What remains so disheartening is that the alleged fantastical “imagination” of that elementary school version of myself trying to make sense of a mass shooting has only become a very real, seemingly daily nightmare for so many — the belief that humans are inherently good becoming further and further tainted by the harsh reality that shit has gotten completely out of control, especially when it comes to guns.
I felt a pit in my stomach as I talked to Magda, unsure of the right thing to say. In this scenario, “I’m so sorry” felt like the stereotypical apology that people offer after a funeral — the generic response that tumbles out when things feel awkward and you can’t fathom how to string together more thoughtful words of comfort.
But I guess that’s the thing. It should be awkward. What Magda and her brother experienced was not “normal.” The day it becomes commonplace to be held at gunpoint then shot as you try to do your job is the day that we’re failing our fellow humans. Has that day already come?
I cannot even begin to understand the healing/grieving process that someone like Magda and her family must go through on an hourly, daily, monthly, and yearly basis.
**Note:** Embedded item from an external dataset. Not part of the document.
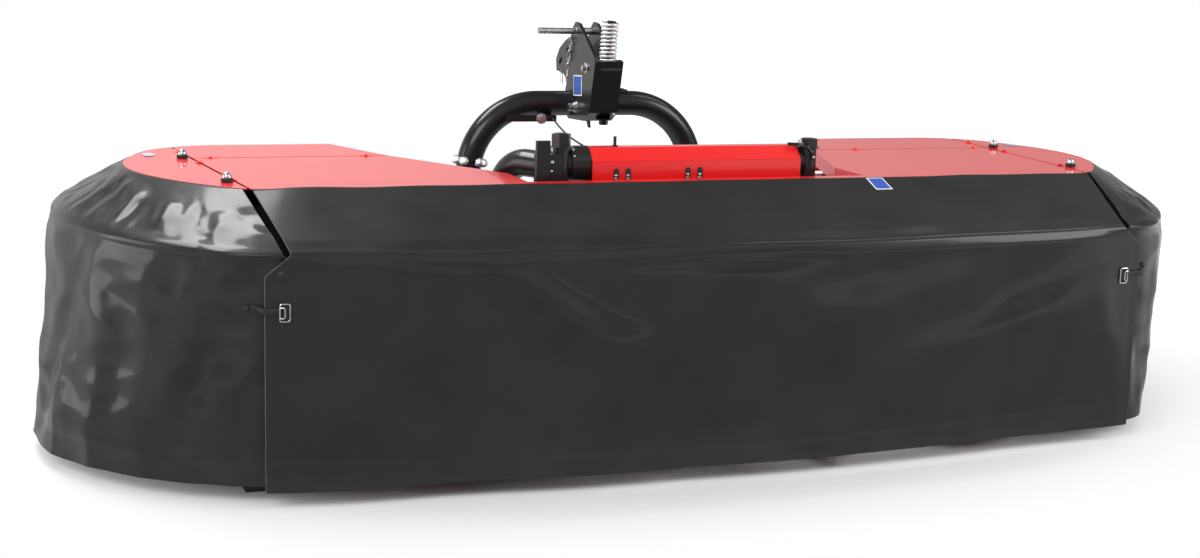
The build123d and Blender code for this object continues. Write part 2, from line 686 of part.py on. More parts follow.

I don’t know if someone ever heals from that sort of trauma, but what I can understand is that they shouldn’t have to. Gun responsibility (or lack thereof), the laws (or lack thereof) that have given power without the proper mitigation controls or safety protocols, and the entire system (of which gun control is just a piece of the puzzle) are broken.
How many more people will have to tell the same story in a bar late at night as if whispering a ghost story or telling their deepest fear or darkest secret? Or worse — as in the case of Jayeshbhai Patel, shot and killed while working in the Econo Lodge on Glenwood Drive during a robbery on the very weekend I wrote this column — how many more people won’t be able to?